* Start *

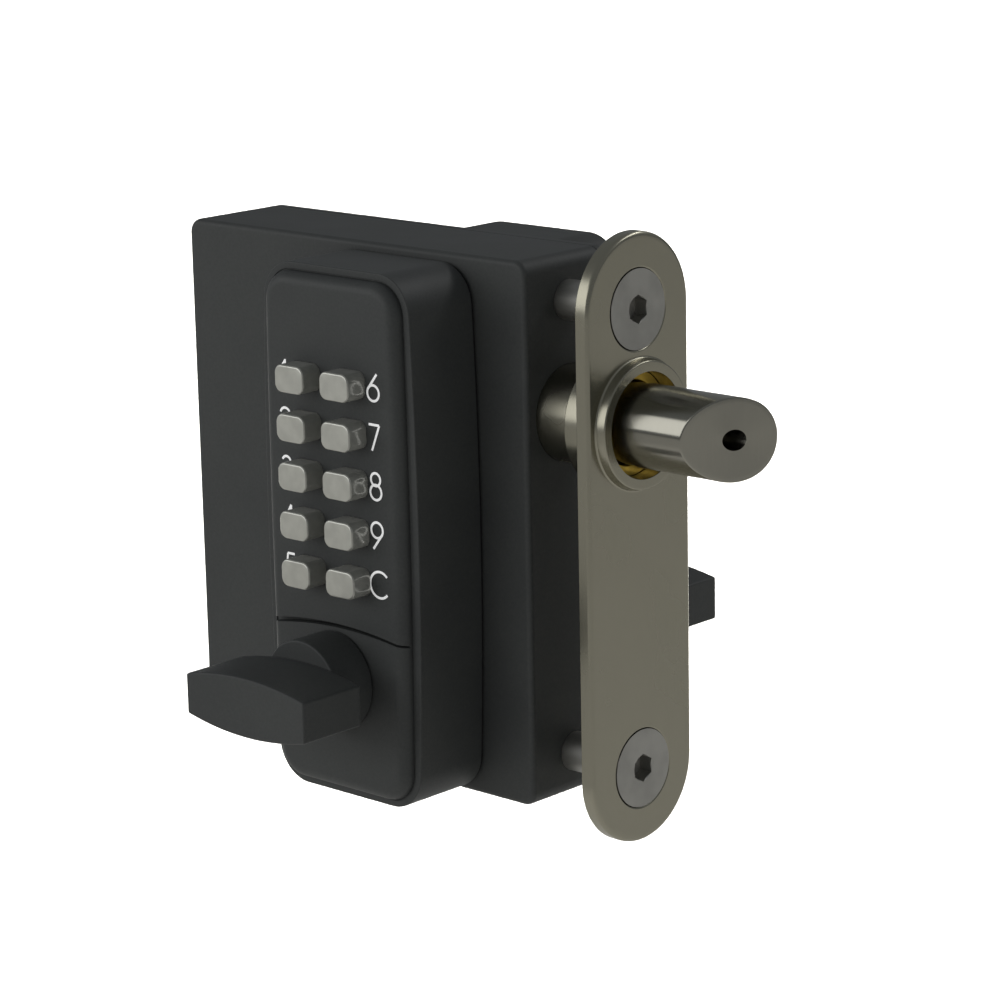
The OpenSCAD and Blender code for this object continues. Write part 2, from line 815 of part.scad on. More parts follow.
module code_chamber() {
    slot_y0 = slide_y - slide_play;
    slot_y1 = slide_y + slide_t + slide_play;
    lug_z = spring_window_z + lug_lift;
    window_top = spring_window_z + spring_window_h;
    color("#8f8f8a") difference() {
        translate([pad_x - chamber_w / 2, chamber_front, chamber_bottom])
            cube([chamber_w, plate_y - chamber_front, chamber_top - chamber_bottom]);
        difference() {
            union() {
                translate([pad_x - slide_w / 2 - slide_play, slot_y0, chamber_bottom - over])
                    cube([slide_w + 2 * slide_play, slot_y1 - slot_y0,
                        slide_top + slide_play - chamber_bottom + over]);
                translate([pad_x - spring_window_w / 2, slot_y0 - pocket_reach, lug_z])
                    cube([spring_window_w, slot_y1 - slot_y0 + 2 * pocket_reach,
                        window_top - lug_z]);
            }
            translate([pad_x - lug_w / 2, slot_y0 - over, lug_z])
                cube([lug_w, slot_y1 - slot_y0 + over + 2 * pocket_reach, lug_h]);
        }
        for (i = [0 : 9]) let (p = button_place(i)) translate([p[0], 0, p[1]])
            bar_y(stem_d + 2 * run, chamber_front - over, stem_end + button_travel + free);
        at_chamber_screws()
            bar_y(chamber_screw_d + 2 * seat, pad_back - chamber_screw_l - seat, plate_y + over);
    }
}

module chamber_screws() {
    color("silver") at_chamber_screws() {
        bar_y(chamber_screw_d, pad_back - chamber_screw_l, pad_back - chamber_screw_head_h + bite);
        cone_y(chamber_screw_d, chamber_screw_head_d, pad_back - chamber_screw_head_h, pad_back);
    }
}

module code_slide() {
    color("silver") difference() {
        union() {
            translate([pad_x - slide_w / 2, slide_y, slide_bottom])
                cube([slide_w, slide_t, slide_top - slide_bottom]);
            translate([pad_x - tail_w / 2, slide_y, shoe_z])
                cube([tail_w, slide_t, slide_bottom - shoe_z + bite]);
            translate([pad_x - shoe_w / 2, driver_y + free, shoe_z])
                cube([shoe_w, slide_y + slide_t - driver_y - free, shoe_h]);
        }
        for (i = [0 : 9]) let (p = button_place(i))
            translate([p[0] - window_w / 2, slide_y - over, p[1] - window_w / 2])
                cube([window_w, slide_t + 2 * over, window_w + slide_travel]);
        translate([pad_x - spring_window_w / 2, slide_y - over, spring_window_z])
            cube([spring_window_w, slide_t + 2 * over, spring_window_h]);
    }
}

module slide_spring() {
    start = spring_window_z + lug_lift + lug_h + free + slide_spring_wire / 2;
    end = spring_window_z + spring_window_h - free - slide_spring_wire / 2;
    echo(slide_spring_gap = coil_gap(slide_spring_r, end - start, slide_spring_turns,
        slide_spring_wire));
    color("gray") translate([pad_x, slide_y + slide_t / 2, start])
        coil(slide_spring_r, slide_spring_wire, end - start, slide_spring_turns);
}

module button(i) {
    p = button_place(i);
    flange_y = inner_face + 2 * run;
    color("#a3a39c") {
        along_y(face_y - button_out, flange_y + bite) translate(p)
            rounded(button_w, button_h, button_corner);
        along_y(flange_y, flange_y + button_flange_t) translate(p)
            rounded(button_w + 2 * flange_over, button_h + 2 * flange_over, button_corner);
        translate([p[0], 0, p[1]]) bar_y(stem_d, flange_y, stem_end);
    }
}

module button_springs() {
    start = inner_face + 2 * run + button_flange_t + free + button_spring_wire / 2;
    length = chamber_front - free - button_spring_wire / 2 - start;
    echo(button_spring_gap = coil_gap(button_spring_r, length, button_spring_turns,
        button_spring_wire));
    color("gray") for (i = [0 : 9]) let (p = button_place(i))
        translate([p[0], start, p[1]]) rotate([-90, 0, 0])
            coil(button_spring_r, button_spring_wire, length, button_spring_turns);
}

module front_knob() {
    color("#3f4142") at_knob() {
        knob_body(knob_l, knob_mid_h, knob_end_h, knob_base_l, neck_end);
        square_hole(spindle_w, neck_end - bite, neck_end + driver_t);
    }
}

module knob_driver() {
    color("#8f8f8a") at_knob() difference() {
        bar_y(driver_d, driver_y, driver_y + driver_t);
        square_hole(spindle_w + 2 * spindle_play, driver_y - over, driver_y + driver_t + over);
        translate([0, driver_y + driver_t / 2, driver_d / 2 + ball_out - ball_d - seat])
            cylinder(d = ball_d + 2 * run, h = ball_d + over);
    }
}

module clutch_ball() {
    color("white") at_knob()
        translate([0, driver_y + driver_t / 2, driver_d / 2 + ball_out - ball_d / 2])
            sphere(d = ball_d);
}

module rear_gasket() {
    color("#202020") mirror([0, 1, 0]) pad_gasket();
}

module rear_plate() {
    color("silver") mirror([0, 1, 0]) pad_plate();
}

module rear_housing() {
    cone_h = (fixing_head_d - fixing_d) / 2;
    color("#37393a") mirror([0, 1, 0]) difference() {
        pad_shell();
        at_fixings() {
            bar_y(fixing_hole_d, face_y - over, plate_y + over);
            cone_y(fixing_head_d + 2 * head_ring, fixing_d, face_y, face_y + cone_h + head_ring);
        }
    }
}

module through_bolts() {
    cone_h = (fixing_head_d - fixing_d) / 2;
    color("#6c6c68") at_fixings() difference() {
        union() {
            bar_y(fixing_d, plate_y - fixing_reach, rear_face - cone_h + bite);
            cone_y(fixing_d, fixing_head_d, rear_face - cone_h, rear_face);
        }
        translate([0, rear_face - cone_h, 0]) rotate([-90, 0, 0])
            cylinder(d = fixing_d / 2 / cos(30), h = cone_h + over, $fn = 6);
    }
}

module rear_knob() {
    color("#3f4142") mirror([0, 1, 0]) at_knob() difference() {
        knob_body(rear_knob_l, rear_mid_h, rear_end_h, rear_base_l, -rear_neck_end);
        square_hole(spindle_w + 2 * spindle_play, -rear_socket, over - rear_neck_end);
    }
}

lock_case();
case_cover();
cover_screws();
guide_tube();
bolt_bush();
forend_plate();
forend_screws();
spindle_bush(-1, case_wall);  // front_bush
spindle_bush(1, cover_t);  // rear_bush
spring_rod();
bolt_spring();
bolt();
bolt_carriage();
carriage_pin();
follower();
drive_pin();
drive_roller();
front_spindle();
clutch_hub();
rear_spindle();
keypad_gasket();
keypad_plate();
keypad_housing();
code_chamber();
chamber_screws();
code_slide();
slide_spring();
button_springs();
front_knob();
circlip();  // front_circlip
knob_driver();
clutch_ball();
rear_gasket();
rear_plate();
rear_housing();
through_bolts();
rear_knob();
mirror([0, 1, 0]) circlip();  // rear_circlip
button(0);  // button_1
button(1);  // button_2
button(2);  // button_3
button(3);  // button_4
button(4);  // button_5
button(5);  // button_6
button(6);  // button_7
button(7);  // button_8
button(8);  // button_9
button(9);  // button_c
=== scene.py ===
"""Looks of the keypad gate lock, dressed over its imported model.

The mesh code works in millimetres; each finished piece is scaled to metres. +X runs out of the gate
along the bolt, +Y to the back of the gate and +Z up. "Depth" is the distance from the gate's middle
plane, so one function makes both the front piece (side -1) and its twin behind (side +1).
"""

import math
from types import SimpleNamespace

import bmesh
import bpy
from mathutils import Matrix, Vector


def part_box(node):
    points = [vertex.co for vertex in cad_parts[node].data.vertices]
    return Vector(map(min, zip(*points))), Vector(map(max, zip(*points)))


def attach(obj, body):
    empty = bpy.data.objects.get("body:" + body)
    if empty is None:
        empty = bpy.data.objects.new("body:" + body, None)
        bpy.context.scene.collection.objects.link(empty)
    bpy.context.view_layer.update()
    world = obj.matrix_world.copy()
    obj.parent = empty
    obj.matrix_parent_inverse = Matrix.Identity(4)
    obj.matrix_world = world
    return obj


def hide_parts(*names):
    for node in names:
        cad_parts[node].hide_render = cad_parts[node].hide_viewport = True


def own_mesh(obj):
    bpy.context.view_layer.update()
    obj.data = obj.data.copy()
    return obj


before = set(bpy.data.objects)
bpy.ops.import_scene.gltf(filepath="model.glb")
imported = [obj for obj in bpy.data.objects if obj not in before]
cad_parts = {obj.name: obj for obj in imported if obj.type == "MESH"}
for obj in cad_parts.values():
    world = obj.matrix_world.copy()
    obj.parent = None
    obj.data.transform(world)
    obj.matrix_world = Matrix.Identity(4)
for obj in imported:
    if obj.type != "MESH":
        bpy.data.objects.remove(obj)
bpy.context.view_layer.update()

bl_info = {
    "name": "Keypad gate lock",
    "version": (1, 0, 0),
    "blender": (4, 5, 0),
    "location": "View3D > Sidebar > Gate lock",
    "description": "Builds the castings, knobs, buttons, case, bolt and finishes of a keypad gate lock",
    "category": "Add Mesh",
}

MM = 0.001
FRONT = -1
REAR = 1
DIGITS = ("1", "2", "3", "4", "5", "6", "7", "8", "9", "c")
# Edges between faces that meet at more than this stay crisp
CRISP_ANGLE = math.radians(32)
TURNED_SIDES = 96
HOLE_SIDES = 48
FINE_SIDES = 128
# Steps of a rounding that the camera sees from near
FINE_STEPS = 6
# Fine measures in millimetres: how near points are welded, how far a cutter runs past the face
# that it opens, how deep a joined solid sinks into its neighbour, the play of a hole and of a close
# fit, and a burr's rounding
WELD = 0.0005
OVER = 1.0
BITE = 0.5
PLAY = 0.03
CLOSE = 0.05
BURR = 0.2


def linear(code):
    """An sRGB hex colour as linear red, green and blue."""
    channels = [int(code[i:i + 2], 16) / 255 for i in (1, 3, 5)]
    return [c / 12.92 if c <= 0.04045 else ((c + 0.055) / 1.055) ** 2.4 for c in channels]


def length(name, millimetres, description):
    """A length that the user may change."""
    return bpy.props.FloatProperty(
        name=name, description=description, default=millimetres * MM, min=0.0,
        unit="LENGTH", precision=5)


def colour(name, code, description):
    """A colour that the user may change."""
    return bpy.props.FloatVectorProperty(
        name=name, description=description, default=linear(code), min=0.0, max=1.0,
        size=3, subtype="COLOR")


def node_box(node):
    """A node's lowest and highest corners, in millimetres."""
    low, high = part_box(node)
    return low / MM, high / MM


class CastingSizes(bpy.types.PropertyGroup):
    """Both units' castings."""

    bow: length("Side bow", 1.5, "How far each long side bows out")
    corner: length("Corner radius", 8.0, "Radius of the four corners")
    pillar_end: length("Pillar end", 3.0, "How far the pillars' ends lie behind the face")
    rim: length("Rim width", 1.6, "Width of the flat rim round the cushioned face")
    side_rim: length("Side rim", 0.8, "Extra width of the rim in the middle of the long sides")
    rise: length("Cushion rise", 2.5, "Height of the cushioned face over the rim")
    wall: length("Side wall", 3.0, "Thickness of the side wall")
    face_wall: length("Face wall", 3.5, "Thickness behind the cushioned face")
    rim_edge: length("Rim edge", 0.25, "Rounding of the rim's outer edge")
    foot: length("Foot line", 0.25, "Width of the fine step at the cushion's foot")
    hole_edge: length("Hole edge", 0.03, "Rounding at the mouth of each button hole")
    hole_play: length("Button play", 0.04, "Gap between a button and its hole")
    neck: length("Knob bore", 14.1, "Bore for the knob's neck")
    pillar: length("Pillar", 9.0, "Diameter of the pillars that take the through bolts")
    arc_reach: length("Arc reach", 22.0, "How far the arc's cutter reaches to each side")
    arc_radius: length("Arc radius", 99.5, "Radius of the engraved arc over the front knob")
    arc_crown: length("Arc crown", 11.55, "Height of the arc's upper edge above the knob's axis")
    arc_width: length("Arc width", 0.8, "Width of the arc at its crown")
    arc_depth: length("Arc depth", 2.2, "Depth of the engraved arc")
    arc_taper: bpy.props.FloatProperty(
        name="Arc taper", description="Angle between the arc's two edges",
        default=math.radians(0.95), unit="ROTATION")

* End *

Within the listing above, locate the line containing "follower();" and the line containing "before = set(bpy.data.objects)". Reproduce those two lines and all lines between them exactly, with nothing added.

follower();
drive_pin();
drive_roller();
front_spindle();
clutch_hub();
rear_spindle();
keypad_gasket();
keypad_plate();
keypad_housing();
code_chamber();
chamber_screws();
code_slide();
slide_spring();
button_springs();
front_knob();
circlip();  // front_circlip
knob_driver();
clutch_ball();
rear_gasket();
rear_plate();
rear_housing();
through_bolts();
rear_knob();
mirror([0, 1, 0]) circlip();  // rear_circlip
button(0);  // button_1
button(1);  // button_2
button(2);  // button_3
button(3);  // button_4
button(4);  // button_5
button(5);  // button_6
button(6);  // button_7
button(7);  // button_8
button(8);  // button_9
button(9);  // button_c
=== scene.py ===
"""Looks of the keypad gate lock, dressed over its imported model.

The mesh code works in millimetres; each finished piece is scaled to metres. +X runs out of the gate
along the bolt, +Y to the back of the gate and +Z up. "Depth" is the distance from the gate's middle
plane, so one function makes both the front piece (side -1) and its twin behind (side +1).
"""

import math
from types import SimpleNamespace

import bmesh
import bpy
from mathutils import Matrix, Vector


def part_box(node):
    points = [vertex.co for vertex in cad_parts[node].data.vertices]
    return Vector(map(min, zip(*points))), Vector(map(max, zip(*points)))


def attach(obj, body):
    empty = bpy.data.objects.get("body:" + body)
    if empty is None:
        empty = bpy.data.objects.new("body:" + body, None)
        bpy.context.scene.collection.objects.link(empty)
    bpy.context.view_layer.update()
    world = obj.matrix_world.copy()
    obj.parent = empty
    obj.matrix_parent_inverse = Matrix.Identity(4)
    obj.matrix_world = world
    return obj


def hide_parts(*names):
    for node in names:
        cad_parts[node].hide_render = cad_parts[node].hide_viewport = True


def own_mesh(obj):
    bpy.context.view_layer.update()
    obj.data = obj.data.copy()
    return obj


before = set(bpy.data.objects)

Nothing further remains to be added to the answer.